For the C-suite: Frame it as strategic capability. “We’ve proven that managed AI agents work in our environment with our data and our compliance requirements. The first project delivered X return in Y weeks. Here are three more processes with similar profiles ready to go.”
The goal of the first project’s business case isn’t just to justify its own cost. It’s to unlock the second and third projects. Frame accordingly.
Pitfalls to avoid
Don’t cherry-pick the timeframe. The first week of an agent’s deployment is its worst week. Presenting ROI based on month-three performance without acknowledging the ramp-up period erodes trust. Show the full trajectory — it’s actually a better story because it demonstrates improvement.
Don’t ignore the costs. The agent isn’t free. Infrastructure, model inference, the time spent on configuration, monitoring, and handling escalations — these are real costs. An honest ROI calculation that accounts for all costs is more credible and more useful for planning the next project.
Don’t compare against perfection. Compare the agent against the actual manual process, not an idealized version of it. The manual process had errors, delays, and inconsistencies too. The question isn’t “is the agent perfect?” but “is the agent better?”
Don’t wait too long to report. Share early results at two weeks, even if they’re preliminary. Waiting for “final” numbers at three months means three months of silence where stakeholders fill the void with assumptions.

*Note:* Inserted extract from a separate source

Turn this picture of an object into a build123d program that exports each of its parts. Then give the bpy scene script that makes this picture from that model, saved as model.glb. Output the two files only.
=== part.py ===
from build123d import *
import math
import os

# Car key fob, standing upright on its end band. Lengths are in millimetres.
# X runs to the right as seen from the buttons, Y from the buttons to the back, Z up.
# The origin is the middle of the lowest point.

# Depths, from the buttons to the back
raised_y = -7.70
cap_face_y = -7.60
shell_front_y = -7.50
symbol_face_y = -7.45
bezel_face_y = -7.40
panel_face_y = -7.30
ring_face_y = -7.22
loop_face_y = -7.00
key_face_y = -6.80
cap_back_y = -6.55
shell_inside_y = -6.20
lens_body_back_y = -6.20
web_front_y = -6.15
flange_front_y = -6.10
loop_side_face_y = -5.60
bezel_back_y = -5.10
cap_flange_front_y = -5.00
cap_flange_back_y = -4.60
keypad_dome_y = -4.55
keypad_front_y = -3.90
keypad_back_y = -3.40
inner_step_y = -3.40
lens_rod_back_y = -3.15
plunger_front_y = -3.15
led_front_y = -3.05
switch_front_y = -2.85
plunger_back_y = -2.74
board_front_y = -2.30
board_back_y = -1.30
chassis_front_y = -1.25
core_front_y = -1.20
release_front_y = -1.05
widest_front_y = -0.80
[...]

Regular updates build confidence and keep the project visible.
The compounding effect
The most important thing about measuring ROI on the first agent is what it enables. A well-documented success with credible numbers doesn’t just justify one project — it creates a template.

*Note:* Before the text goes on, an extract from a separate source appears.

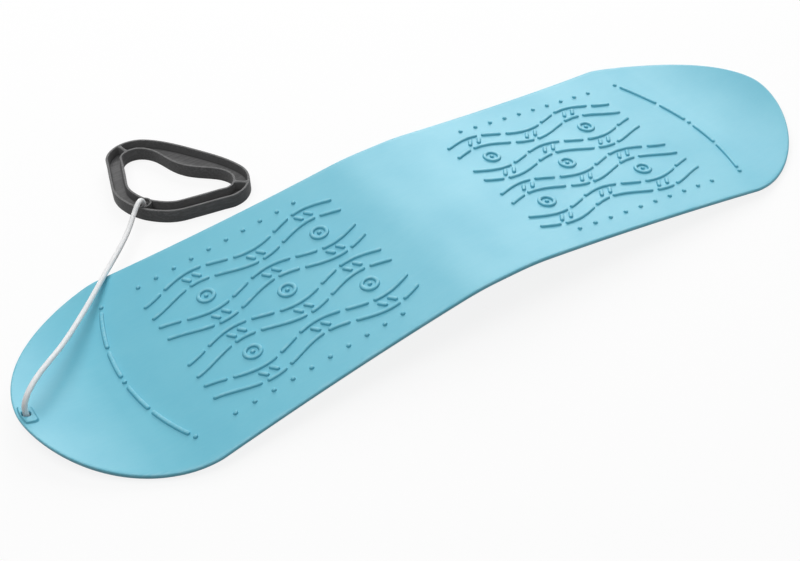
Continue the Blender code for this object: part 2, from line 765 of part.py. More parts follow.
def knot_solid(x, y, top, diameter, height):
    """A drawn-tight stopper knot: a squat ball with lobes that wind about its axis."""
    around = KNOT_SIDES
    levels = KNOT_LEVELS
    polar = np.linspace(0.0, math.pi, levels + 2)[1:-1]
    turn = np.arange(around) * 2.0 * math.pi / around
    vertices = []
    for angle in polar[::-1]:
        lobes = 0.5 - 0.5 * np.cos(KNOT_LOBES * turn + KNOT_TWIST * math.cos(angle))
        radius = diameter / 2 * math.sin(angle) ** KNOT_FULLNESS * (1.0 - KNOT_LOBE_DEPTH * lobes)
        z = top - height / 2 + height / 2 * math.cos(angle)
        vertices += [(x + r * math.cos(t), y + r * math.sin(t), z) for r, t in zip(radius, turn)]
    faces = []
    for level in range(levels - 1):
        faces += ring_faces(level * around, (level + 1) * around, around)
    bottom = len(vertices)
    vertices += [(x, y, top - height), (x, y, top)]
    last = (levels - 1) * around
    for i in range(around):
        j = (i + 1) % around
        faces.append((j, i, bottom))
        faces.append((last + i, last + j, bottom + 1))
    return vertices, faces


def build_knots():
    """The stopper knots under the nose and in the handle's pocket."""
    fibre = make_material("white_rope_knot", (0.82, 0.83, 0.85), 0.8)
    nose = knot_solid(HOLE_X, 0.0, NOSE_KNOT_TOP, NOSE_KNOT_DIAMETER, NOSE_KNOT_HEIGHT)
    make_object("nose_knot", *nose, fibre, 60)
    width = WELL_DIAMETER - 2 * KNOT_PLAY
    pocket = knot_solid(WELL_X, WELL_Y, WEB_BOTTOM - SEAT_GAP, width, HANDLE_KNOT_HEIGHT)
    make_object("handle_knot", *pocket, fibre, 60)


def clear_scene():
    """Remove what a new file holds."""
    for obj in list(bpy.data.objects):
        bpy.data.objects.remove(obj, do_unlink=True)


clear_scene()
build_deck()
build_handle()
build_rope()
build_knots()
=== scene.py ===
"""The looks of a child's one-piece plastic snowboard with its tow rope and pull handle.

Every piece is worked out in metres in the frame of the solids that it rides on: X runs along the
board with the nose at -X, Y runs across it, and Z is up from the middle of the deck.
"""

import logging
import math
from dataclasses import dataclass
from enum import Enum

import bpy
import numpy as np
from mathutils import Matrix, Vector


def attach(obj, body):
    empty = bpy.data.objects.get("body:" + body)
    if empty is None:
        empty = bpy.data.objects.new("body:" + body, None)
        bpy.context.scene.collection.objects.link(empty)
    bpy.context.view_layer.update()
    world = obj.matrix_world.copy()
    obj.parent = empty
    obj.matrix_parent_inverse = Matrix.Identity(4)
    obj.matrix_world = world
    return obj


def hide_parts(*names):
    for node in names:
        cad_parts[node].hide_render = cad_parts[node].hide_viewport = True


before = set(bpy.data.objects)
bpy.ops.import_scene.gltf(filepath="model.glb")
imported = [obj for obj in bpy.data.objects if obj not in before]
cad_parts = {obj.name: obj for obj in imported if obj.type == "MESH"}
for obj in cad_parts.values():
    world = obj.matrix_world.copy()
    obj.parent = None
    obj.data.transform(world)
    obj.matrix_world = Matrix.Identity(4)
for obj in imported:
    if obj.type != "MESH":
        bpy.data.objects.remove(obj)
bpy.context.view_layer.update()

MM = 0.001
SPAN_POINTS = 60
DRILL_REACH = 0.2
WHITE = (1.0, 1.0, 1.0)
Pair = tuple[float, float]
Triple = tuple[float, float, float]
log = logging.getLogger("snowboard")


class Body(Enum):
    """The bodies that pieces ride on."""

    BOARD = "board"
    TOW_ROPE = "tow_rope"
    HANDLE = "handle"


class Slot(Enum):
    """The record's material slots."""

    DECK = "deck_plastic"
    HANDLE = "handle_plastic"
    ROPE = "rope_braid"


# Surfaces


@dataclass
class Surface:
    """Points and faces of one surface, before it becomes a mesh.

    Points may come as a grid, and are put in one row. faces holds arrays of faces, each with one
    corner count. wear gives each point a share from 0, where the finish paints shade, to 1,
    rubbed, and is spread over the grid; on a cord it is the braid's height, whose low places take
    painted shade. corner_uv gives each face corner a place on the surface.
    """

    points: np.ndarray
    faces: list[np.ndarray]
    wear: np.ndarray | None = None
    corner_uv: list[np.ndarray] | None = None

    def __post_init__(self) -> None:
        """Spread the wear over the points, and put both in one row."""
        if self.wear is not None:
            self.wear = np.broadcast_to(self.wear, self.points.shape[:-1]).ravel()
        self.points = self.points.reshape(-1, 3)

    @classmethod
    def joined(cls, surfaces: list["Surface"]) -> "Surface":
        """Several surfaces as one, each with its own points.

        Args:
            surfaces: The surfaces to put together.
        Returns:
            One surface, with the wear of all.
        """
        points = [surface.points for surface in surfaces]
        starts = np.cumsum([0, *map(len, points)])
        faces = [part + start for one, start in zip(surfaces, starts) for part in one.faces]
        return cls(np.concatenate(points), faces, np.concatenate([one.wear for one in surfaces]))


def tube_wall(rows: int, columns: int, looped: bool) -> np.ndarray:
    """Quads over a stack of rings, whose points are stored ring by ring.

    Each joins two neighbouring points of a ring to the same two of the next ring.

    Args:
        rows: Number of rings.
        columns: Number of points in a ring.
        looped: Whether the last ring joins the first.
    Returns:
        The quads, which face out where a ring seen from the last one runs anticlockwise.
    """
    i = np.arange(rows if looped else rows - 1)[:, None]
    j = np.arange(columns)
    a, b = (i + 1) % rows, (j + 1) % columns
    corners = [i * columns + b, a * columns + b, a * columns + j, i * columns + j]
    return np.stack(np.broadcast_arrays(*corners), axis=-1).reshape(-1, 4)


def tube_faces(rows: int, columns: int) -> list[np.ndarray]:
    """The wall and both end caps of a stack of rings, whose points are stored ring by ring.

    Args:
        rows: Number of rings.
        columns: Number of points in a ring.
    Returns:
        The quads, and the two caps.
    """
    ring = np.arange(columns)
    caps = np.stack([ring[::-1], (rows - 1) * columns + ring])
    return [tube_wall(rows, columns, False), caps]


def spokes(count: int) -> np.ndarray:
    """Cosines and sines of even turns: unit directions from above, anticlockwise from +X."""
    turn = np.arange(count) * 2.0 * math.pi / count
    return np.stack([np.cos(turn), np.sin(turn)], axis=-1)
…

The second agent project can be scoped, approved, and funded in a fraction of the time because the organization has seen what “good” looks like. The third project is even faster. Within two or three iterations, deploying a new agent becomes an operational decision, not a strategic debate.
That compounding effect — where each project makes the next one easier — is the real ROI of the first agent. The direct savings matter, but the organizational capability you build matters more.